======== DATA SECTION
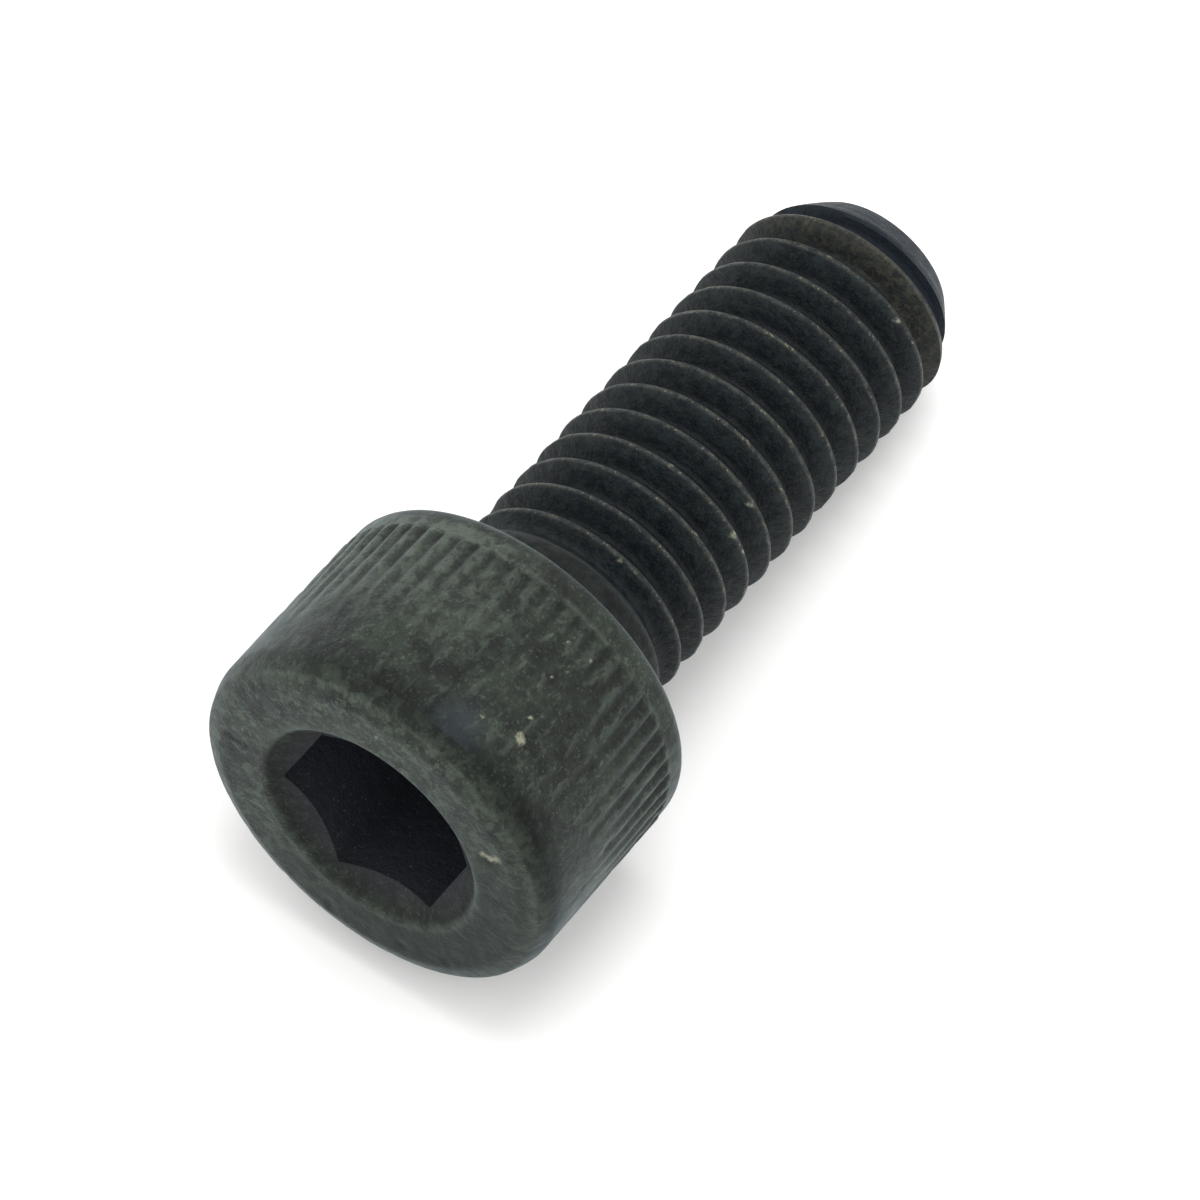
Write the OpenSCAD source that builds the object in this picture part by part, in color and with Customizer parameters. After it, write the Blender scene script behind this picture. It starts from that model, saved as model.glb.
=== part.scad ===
// Torque converter bolt: an M8 x 1.25 socket head cap screw, 20 mm long under the head.
// One steel piece: knurled cylindrical head, hexagon socket, fully threaded shank.
// It is drawn along its own axis (bearing face at 0, shank towards +), then laid
// down on the ground as it comes to rest: on the rim of its head and the end of its thread.
// Row frame: +Z up, head towards -Y, origin on the ground under the middle of the bolt.

/* [Head] */
// Head diameter over the knurl crests (mm)
head_d = 13.0; // [11.5:0.1:15]
// Head height from bearing face to flat face (mm)
head_h = 8.0; // [7:0.1:10]
// Width of the broken edge round the flat face (mm)
face_edge = 0.8; // [0.3:0.05:1.2]
// Radial width of the rounded edge at the bearing face (mm)
bearing_edge_w = 0.4; // [0.2:0.05:0.6]
// Axial length of the rounded edge at the bearing face (mm)
bearing_edge_l = 0.6; // [0.3:0.05:0.9]

/* [Knurl] */
// Number of straight knurl grooves round the head
knurl_count = 60; // [40:2:72]
// Depth of the grooves at their deep end, next to the plain band (mm)
knurl_depth = 0.2; // [0.1:0.01:0.25]
// Width of the plain band between knurl and bearing edge (mm)
plain_band = 0.5; // [0.3:0.1:1]
// Length of the knurl along the head (mm)
knurl_length = 5.2; // [3:0.1:5.4]
// Amount that the plain band lies under the knurl crests (mm)
band_step = 0.04; // [0.02:0.01:0.1]

/* [Socket] */
// Width across flats of the hexagon socket, 6 mm key with its working clearance (mm)
socket_af = 6.1; // [5:0.05:6.5]
// Depth of the full hexagon from the flat face (mm)
socket_depth = 4.3; // [4:0.1:4.6]
// Depth of the shallow cone below the hexagon (mm)
socket_cone = 0.4; // [0.2:0.1:0.6]
// Diameter of the countersink at the mouth of the socket (mm)
mouth_d = 8.2; // [7.9:0.1:8.8]
// Included angle of the countersink (degrees)
mouth_angle = 110; // [90:5:130]
// Turn of the hexagon about the bolt's axis (degrees)
socket_turn = -10; // [-30:1:30]

/* [Thread] */
// Diameter over the thread crests, nominal 8 mm (mm)
thread_d = 7.87; // [7.76:0.01:7.97]
// Thread pitch (mm)
pitch = 1.25; // [1:0.25:1.25]
// Length from bearing face to end (mm)
bolt_length = 20; // [16:1:40]
// Radius of the rounded thread root (mm)
root_r = 0.18; // [0.15:0.01:0.2]
// Length of the plain shank under the head (mm)
plain_l = 1.3; // [0.6:0.1:2]
// Length over which the thread deepens from the plain shank to its full form (mm)
run_out = 2; // [1:0.1:3]
// Turn of the thread start about the bolt's axis (degrees)
thread_turn = 210; // [0:1:359]

/* [End] */
// Diameter of the flat at the thread end (mm)
end_d = 5.6; // [5:0.1:6.2]
// Length of the rounded taper at the thread end (mm)
end_l = 2.1; // [1.2:0.1:2.4]

/* [Hidden] */
$fn = 72;

head_r = head_d / 2;
band_r = head_r - band_step;
crest_r = thread_d / 2;
end_r = end_d / 2;

// The side of the bolt that is downwards once it is laid down, as an angle about its axis
down = 90;

// Head: the face's broken edge has a crease half way round, this far in from the corner
face_crease = 0.29 * face_edge;
// The fillet's end lies a little inside the shank, so that the two surfaces cross
fillet_r = 0.4;
fillet_end_r = crest_r - 0.08;
fillet_steps = 4;
edge_steps = 4;
band_start = bearing_edge_l;
knurl_start = bearing_edge_l + plain_band;

// Knurl: each groove is a V of 90 degrees that runs out towards the flat face
groove_side = 1.2;
groove_slope = atan(knurl_depth / knurl_length);

// Socket: corner radius of the hexagon and depth of the countersink
hex_r = socket_af / 2 / cos(30);
mouth_r = mouth_d / 2;
mouth_depth = mouth_r / tan(mouth_angle / 2);
over = 0.5;

// Thread: 60 degree metric form with a slightly broken crest and a rounded root
thread_steps = 36;
step_angle = 360 / thread_steps;
crest_edge_z = 0.11;
crest_edge_drop = 0.05;
thread_depth = 0.61343 * pitch - (8 - thread_d) / 2 * 0.1;
core_r = crest_r - thread_depth;
root_half_z = root_r * cos(30);
root_rise = root_r * (1 - sin(30));
// One pitch of the form: [place along the axis, radius]
form = [
    [0, crest_r],
    [crest_edge_z, crest_r - crest_edge_drop],
    [pitch / 2 - root_half_z, core_r + root_rise],
    [pitch / 2, core_r],
    [pitch / 2 + root_half_z, core_r + root_rise],
    [pitch - crest_edge_z, crest_r - crest_edge_drop],
];
form_n = len(form);
shank_top = -1;
helix_base = shank_top - 2 * pitch;
turns = ceil((bolt_length - helix_base) / pitch) + 2;
rows = turns * form_n;
snap = 0.4 * pitch / thread_steps;
// How the taper of the end curves: 1 is a plain cone, more is rounder
end_curve = 1.4;

// Rest: the places along the axis and radii that can touch the ground. On the head they are
// the plain band and the knurl's end, on the shank the thread crests on its lower side.
head_feet = [[band_start, band_r], [knurl_start, head_r]];
first_foot = helix_base + (down - thread_turn) / 360 * pitch;
foot_turns = floor((bolt_length - first_foot) / pitch);
shank_feet = [for (i = [foot_turns - 3 : foot_turns])
    let (z = first_foot + i * pitch) [z, end_cap(z)]];
function lean(head, tip) = atan((head[1] - tip[1]) / (head[0] + tip[0]));
rest_tilt = max([for (h = head_feet) min([for (t = shank_feet) lean(h, t)])]);
rest_height = max([for (h = head_feet) h[1] * cos(rest_tilt) - h[0] * sin(rest_tilt)]);
// The row's origin lies under the middle of the laid bolt
rest_front = head_h * cos(rest_tilt) + (head_r - face_edge) * sin(rest_tilt);
rest_back = bolt_length * cos(rest_tilt) + end_r * sin(rest_tilt);
rest_shift = (rest_front - rest_back) / 2;

function smooth(t) = let (c = min(max(t, 0), 1)) c * c * (3 - 2 * c);

// Rounded taper of the end: radius that the thread may not pass at z
function end_cap(z) = let (t = min(max((z - bolt_length + end_l) / end_l, 0), 1))
    crest_r - (crest_r - end_r) * pow(t, end_curve);

// The thread's grooves deepen out of the plain shank
function form_radius(k, z) = let (full = smooth((z - plain_l) / run_out))
    min(crest_r - (crest_r - form[k][1]) * full, end_cap(z));

function helix_z(j, m) = helix_base + (floor(m / form_n) + j / thread_steps) * pitch
    + form[m % form_n][0];

function helix_point(j, m) = let (
    z = helix_z(j, m),
    a = thread_turn + step_angle * j,
    r = form_radius(m % form_n, z)
) [r * cos(a), r * sin(a), z];

// A ring of points closes each end, and the helix rows outside the ends fold on to it
function ring(r, z) = [for (j = [0 : thread_steps - 1])
    [r * cos(thread_turn + step_angle * j), r * sin(thread_turn + step_angle * j), z]];

function point_index(j, m) = let (
    c = j % thread_steps,
    w = m + form_n * floor(j / thread_steps),
    z = helix_z(c, w)
) z < shank_top + snap ? c
    : z > bolt_length - snap ? thread_steps + c
    : 2 * thread_steps + c * rows + w;

function tri(a, b, c) = (a == b || b == c || a == c) ? [] : [[a, b, c]];

shank_points = concat(
    ring(crest_r, shank_top),
    ring(end_r, bolt_length),
    [for (j = [0 : thread_steps - 1]) for (m = [0 : rows - 1]) helix_point(j, m)]
);
shank_faces = concat(
    [[for (j = [0 : thread_steps - 1]) j]],
    [[for (j = [thread_steps - 1 : -1 : 0]) thread_steps + j]],
    [for (j = [0 : thread_steps - 1]) for (m = [0 : rows - form_n - 2])
        let (
            p = point_index(j, m),
            q = point_index(j + 1, m),
            s = point_index(j + 1, m + 1),
            t = point_index(j, m + 1)
        ) for (f = concat(tri(p, t, s), tri(p, s, q))) f]
);

module shank() {
    polyhedron(points = shank_points, faces = shank_faces, convexity = 10);
}

// Head blank: half section turned round the axis, bearing face at 0
module head_blank() {
    rotate_extrude()
        polygon(concat(
            [[0, -head_h]],
            [[head_r - face_edge, -head_h]],
            [[head_r - face_crease, -head_h + face_crease]],
            [[head_r, -head_h + face_edge]],
            [[head_r, -knurl_start], [band_r, -knurl_start]],
            [for (i = [0 : edge_steps]) let (a = 90 * i / edge_steps)
                [band_r - bearing_edge_w * (1 - cos(a)), -band_start + bearing_edge_l * sin(a)]],
            [for (i = [0 : fillet_steps]) let (a = 90 * i / fillet_steps)
                [fillet_end_r + fillet_r * (1 - sin(a)), fillet_r * (1 - cos(a))]],
            [[0, fillet_r]]
        ));
}

// Each groove is one edge of a square bar, tipped so that it runs out towards the flat face
module knurl_grooves() {
    for (i = [0 : knurl_count - 1])
        rotate(down + 360 * i / knurl_count)
            translate([head_r - knurl_depth, 0, -knurl_start])
                rotate([0, -groove_slope, 0])
                    rotate(-45)
                        translate([0, 0, -head_h])
                            cube([groove_side, groove_side, head_h]);
}

module hex_socket() {
    translate([0, 0, -head_h]) {
        rotate(socket_turn)
            translate([0, 0, -over])
                cylinder(r = hex_r, h = socket_depth + over, $fn = 6);
        translate([0, 0, socket_depth])
            cylinder(r1 = socket_af / 2, r2 = 0.2, h = socket_cone);
        cylinder(r1 = mouth_r, r2 = 0.2, h = mouth_depth - 0.2 / tan(mouth_angle / 2));
    }
}

module lie_down() {
    translate([0, rest_shift, rest_height])
        rotate([-(90 + rest_tilt), 0, 0])
            children();
}

module bolt() {
    color([0.16, 0.17, 0.18])
        lie_down()
            union() {
                difference() {
                    head_blank();
                    knurl_grooves();
                    hex_socket();
                }
                shank();
            }
}

bolt();
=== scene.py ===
"""Looks of the torque converter bolt: one detailed steel surface that stands for the CAD node,
black oxide with worn knurl, crests and edges, on a white ground.

The surface is built in millimetres along the bolt's own axis (bearing face at 0, head towards
minus, shank towards plus), as part.scad builds the solid, and is then laid down in the row frame.
Angles are about that axis, and 90 degrees is the side that the bolt lies on.
"""

import math

import bpy
import numpy as np
from mathutils import Matrix, Vector, noise


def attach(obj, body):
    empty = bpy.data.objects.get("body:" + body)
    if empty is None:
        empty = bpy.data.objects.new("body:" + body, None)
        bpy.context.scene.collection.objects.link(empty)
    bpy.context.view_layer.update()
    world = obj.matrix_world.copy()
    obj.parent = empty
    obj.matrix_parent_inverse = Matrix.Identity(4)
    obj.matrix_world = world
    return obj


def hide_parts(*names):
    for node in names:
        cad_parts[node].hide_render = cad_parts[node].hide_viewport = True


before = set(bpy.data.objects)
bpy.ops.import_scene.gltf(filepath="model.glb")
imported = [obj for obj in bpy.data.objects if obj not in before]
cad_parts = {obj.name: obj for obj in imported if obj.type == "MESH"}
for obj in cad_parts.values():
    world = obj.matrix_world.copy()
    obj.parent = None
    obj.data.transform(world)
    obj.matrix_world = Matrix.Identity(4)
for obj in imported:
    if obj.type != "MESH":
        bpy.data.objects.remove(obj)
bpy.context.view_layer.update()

MM = 0.001

# Sizes in millimetres, the same as in part.scad
HEAD_R = 6.5
HEAD_H = 8.0
FACE_EDGE = 0.8
FACE_CREASE = 0.29 * FACE_EDGE
BEARING_EDGE_W = 0.4
BEARING_EDGE_L = 0.6
BAND_STEP = 0.04
KNURL_COUNT = 60
KNURL_DEPTH = 0.2
KNURL_LENGTH = 5.2
KNURL_START = 1.1
SOCKET_AF = 6.1
SOCKET_DEPTH = 4.3
SOCKET_CONE = 0.4
SOCKET_TURN = math.radians(-10)
MOUTH_R = 4.1
MOUTH_ANGLE = math.radians(110)
CREST_R = 3.935
THREAD_DEPTH = 0.7603
PITCH = 1.25
THREAD_TURN = math.radians(210)
HELIX_BASE = -3.5
ROOT_R = 0.18
CREST_EDGE = 0.11
CREST_DROP = 0.05
PLAIN_L = 1.3
RUN_OUT = 2.0
LENGTH = 20.0
END_R = 2.8
END_L = 2.1
END_CURVE = 1.4
FILLET_R = 0.4
FILLET_END_R = CREST_R - 0.08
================
• AIM OF THE EXERCISE: Write out, from the lines above, only those from the line with "rotate(socket_turn)" to the line with "bpy.data.objects.remove(obj)", exactly as given, including the first and the last.

• RESPONSE TO THE TASK:
        rotate(socket_turn)
            translate([0, 0, -over])
                cylinder(r = hex_r, h = socket_depth + over, $fn = 6);
        translate([0, 0, socket_depth])
            cylinder(r1 = socket_af / 2, r2 = 0.2, h = socket_cone);
        cylinder(r1 = mouth_r, r2 = 0.2, h = mouth_depth - 0.2 / tan(mouth_angle / 2));
    }
}

module lie_down() {
    translate([0, rest_shift, rest_height])
        rotate([-(90 + rest_tilt), 0, 0])
            children();
}

module bolt() {
    color([0.16, 0.17, 0.18])
        lie_down()
            union() {
                difference() {
                    head_blank();
                    knurl_grooves();
                    hex_socket();
                }
                shank();
            }
}

bolt();
=== scene.py ===
"""Looks of the torque converter bolt: one detailed steel surface that stands for the CAD node,
black oxide with worn knurl, crests and edges, on a white ground.

The surface is built in millimetres along the bolt's own axis (bearing face at 0, head towards
minus, shank towards plus), as part.scad builds the solid, and is then laid down in the row frame.
Angles are about that axis, and 90 degrees is the side that the bolt lies on.
"""

import math

import bpy
import numpy as np
from mathutils import Matrix, Vector, noise


def attach(obj, body):
    empty = bpy.data.objects.get("body:" + body)
    if empty is None:
        empty = bpy.data.objects.new("body:" + body, None)
        bpy.context.scene.collection.objects.link(empty)
    bpy.context.view_layer.update()
    world = obj.matrix_world.copy()
    obj.parent = empty
    obj.matrix_parent_inverse = Matrix.Identity(4)
    obj.matrix_world = world
    return obj


def hide_parts(*names):
    for node in names:
        cad_parts[node].hide_render = cad_parts[node].hide_viewport = True


before = set(bpy.data.objects)
bpy.ops.import_scene.gltf(filepath="model.glb")
imported = [obj for obj in bpy.data.objects if obj not in before]
cad_parts = {obj.name: obj for obj in imported if obj.type == "MESH"}
for obj in cad_parts.values():
    world = obj.matrix_world.copy()
    obj.parent = None
    obj.data.transform(world)
    obj.matrix_world = Matrix.Identity(4)
for obj in imported:
    if obj.type != "MESH":
        bpy.data.objects.remove(obj)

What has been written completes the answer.